Nath, pour qui la vie est chaotique, dangereuse et pauvre, se retrouve à endosser seul la responsabilité d’une vie brisée en morceaux. Calame, ce jeune garçon à qui on a laissé d’énormes séquelles psychologiques et physiques, qui évolue dans son propre monde, incapable de parler, de sortir, de toucher, de manger, de se transformer. Parce que lui aussi est un loup-garou, dont les points de vue sont à l’image d’un animal en cage. Mais au fond, Calame est rempli de couleur.

Face à cette impuissance, face au danger du monde, face à ce qu’il doit cacher à ses alliés qui gravitent autour sans jamais réussir à vraiment l’approcher (y compris à son amoureux), Nath n’a pas le droit de sombrer. Il a besoin d’argent, il a besoin de temps, il a besoin de sécurité et, pour ne pas aider, il y a des enflures qui veulent lui voler sa maison (MA maison, comme je l’ai crié pendant ma lecture, le « tu » ça marche bien finalement xD).

Le soutien dans ce manque de stabilité, celui qui assure les arrières, c’est Val ! Muet depuis un accident (ou plutôt un combat qui a mal tourné), combattant aguerri et protecteur de Nath, il ne faut mieux pas être son ennemi ! Enquête et révélation sur l’horreur en dehors des mauvais quartiers, c’est son job ! Il nous permet de voir la situation de l’extérieur, les gens de l’extérieur aussi et renforce le poids du monde de ce livre, sa grandeur, au-delà des murs de cette maison au milieu de la forêt.

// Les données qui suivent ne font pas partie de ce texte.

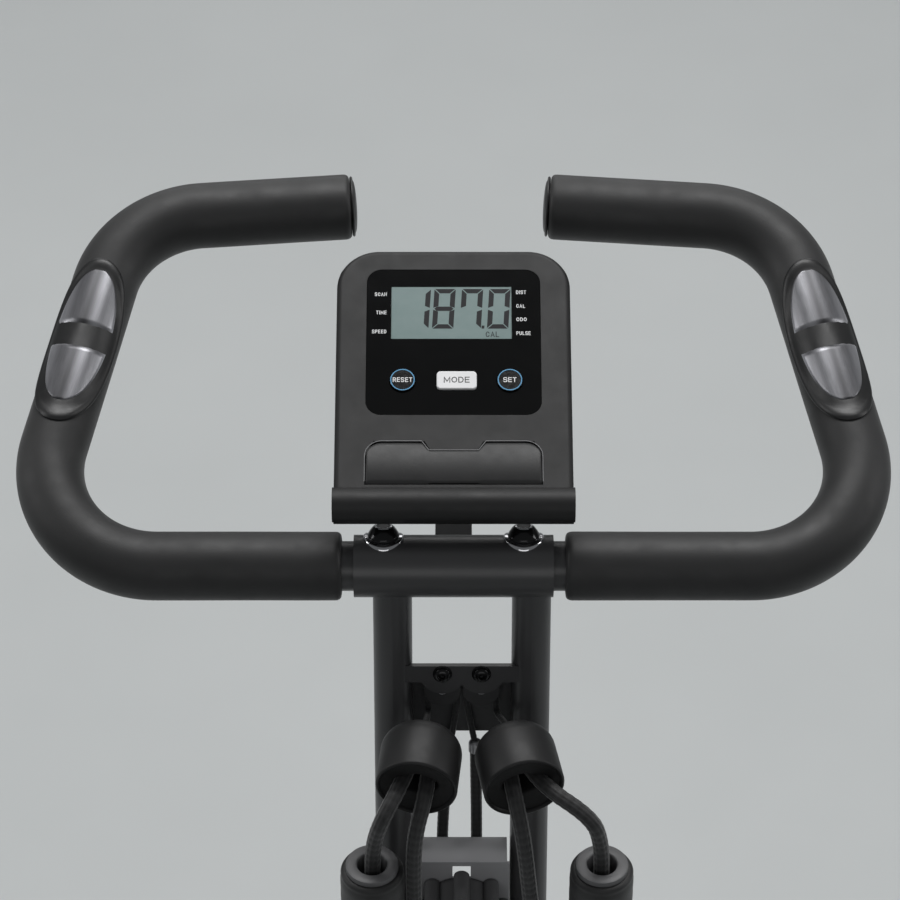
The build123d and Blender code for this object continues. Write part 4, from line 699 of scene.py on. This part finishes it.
def leaf_patch(name, sign, s_mid, s_half, t_half, levels, mat, replaces=(), nr=72, exponent=2.0, clip=None, smooth=45):
    """A leaf-shaped plate wrapped on the bar. levels: (share of the outline, height over the bar's middle line)."""
    bar = BARS[sign]
    verts, faces = [], []
    for share, r in levels:
        for j in range(nr):
            a = 2 * math.pi * j / nr
            ca, sa = math.cos(a), math.sin(a)
            k = 1.0 / (abs(ca) ** exponent + abs(sa) ** exponent) ** (1.0 / exponent)
            s = s_mid + (s_half - (0 if share >= 1 else 0)) * share * k * ca
            t = 2.0 + t_half * share * k * sa
            if clip is not None:
                s = clip(s, t)
            verts.append(bar.point(bar.side0 + s, t, r))
    n = len(levels)
    faces = rings_to_faces(n, nr, False)
    verts.append(bar.point(bar.side0 + (s_mid if clip is None else clip(s_mid, 2.0)), 2.0, levels[-1][1]))
    c = len(verts) - 1
    for j in range(nr):
        faces.append(((n - 1) * nr + j, (n - 1) * nr + (j + 1) % nr, c))
    return sharp(piece(name, verts, faces, mat, "mast", replaces=replaces), smooth)


def plate(name, sign, upper):
    """One steel plate: a part of the inner leaf on one side of the band, as a grid that follows the tube."""
    bar = BARS[sign]
    smid, shalf, thalf = 129.0, 40.3, 55.0
    rows, cols = 34, 30
    verts, faces, painted_reflection_across = [], [], []
    r_top = 18.75

    def edge(t):
        # the band between the two plates is bowed a little, and follows the tube round
        w = (t - 2.0) / thalf
        return (135.2 + 1.3 * w * w) if upper else (122.3 + 1.6 * w * w)

    def outline(s):
        x = (s - smid) / shalf
        return thalf * math.sqrt(max(0.0, 1 - x * x))

    s0 = 135.2 if upper else 122.3
    s1 = smid + shalf if upper else smid - shalf
    for i in range(rows + 1):
        f = i / rows
        f = 1 - (1 - f) ** 1.6
        for j in range(cols + 1):
            w = -1 + 2 * j / cols
            s = s0 + (s1 - s0) * f
            th = outline(s) * w
            s_ = s + (edge(2 + th) - s0) * (1 - f)
            # the plate's rim turns down into the housing
            d_edge = min((1 - abs(w)) * max(outline(s), 0.5) * 0.33, f * abs(s1 - s0), (1 - f) * abs(s1 - s0) * 1.2)
            drop = 0.75 * max(0.0, 1 - d_edge / 1.3) ** 2
            dome = 0.35 * (1 - w * w) * math.sin(math.pi * min(1.0, f * 0.9 + 0.1))
            verts.append(bar.point(bar.side0 + s_, 2 + th, r_top - drop + dome))
            # the place across the plate, which drives the painted reflection in its material
            painted_reflection_across.append(min(1.0, max(0.0, 0.5 - 0.5 * th / thalf)))
    for i in range(rows):
        for j in range(cols):
            a = i * (cols + 1) + j
            faces.append((a, a + 1, a + cols + 2, a + cols + 1))
    n = len(verts)
    rim = [j for j in range(cols + 1)] + [i * (cols + 1) + cols for i in range(1, rows + 1)] + \
          [rows * (cols + 1) + j for j in range(cols - 1, -1, -1)] + [i * (cols + 1) for i in range(rows - 1, 0, -1)]
    axis_pts = []
    for k in rim:
        p = verts[k]
        q = p + (bar.point(bar.side0 + 129, 2, 0) - bar.point(bar.side0 + 129, 2, 1)).normalized() * 0.0012
        axis_pts.append(q)
        painted_reflection_across.append(painted_reflection_across[k])
    verts += axis_pts
    for k in range(len(rim)):
        a, b = rim[k], rim[(k + 1) % len(rim)]
        faces.append((a, b, n + (k + 1) % len(rim), n + k))
    ob = sharp(piece(name, verts, faces, STEEL[sign], "mast"), 40)
    ob.data.attributes.new("painted_reflection_across", "FLOAT", "POINT").data.foreach_set("value", painted_reflection_across)
    return ob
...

Cette ambiance de métal, de combat, de survie, mais aussi de douceur et de confiance, qui peut basculer à tout moment au désastre, et cette force qui y fait face, parce qu’abandonner n’est pas permis, sacrifice et bonté, bon sang oui !

C’est une histoire de vie, de tranches de vie qui s’enchaînent entre ses trois points de vue. C’est une histoire de meute, une de ses histoires de loup-garou qui ne prenne pas le parti de l’urban fantasy sexy qu’on connaît et que je n’ai personnellement jamais apprécié. Ce sont ses autres histoires de loups, qui parlent de familles construites, d’humains brisés et enchaînés, d’humains désoeuvrés et de sociétés déshumanisées.

Il y a beaucoup de choses à apprendre de ses histoires qui ne ressemblent pas aux autres.

Conclusion

Oui, je veux plus de livres comme celui-ci. Je me rends compte que c’est ce genre de roman que j’aime tant lire, ceux dont le fantastique permet de creuser l’humanité dans ses aspects les plus sombres et les plus lumineux, pour en retirer une nouvelle compréhension du monde.

« Meute » est atypique, mais il est exactement le pourquoi j’aime lire. Vivre, comprendre, créer, même quand tout n’est pas rose autour. Trouver le courage, l’amour, la compassion sans se perdre et avancer dans un monde où tout n’est pas juste, où tout ne se répare pas, mais qui recèle quand même de beauté quand on cherche à la voir.

J’en ressors avec une petite flamme en moi, pleine d’espoir et d’une certaine façon de reconnaissance, pour ces combats de l’ombre qui peignent les humains de toutes les couleurs qu’on ne voit pas et qui nous rendent « nous », avec nos défauts comme nos valeurs, sans aucun jugement.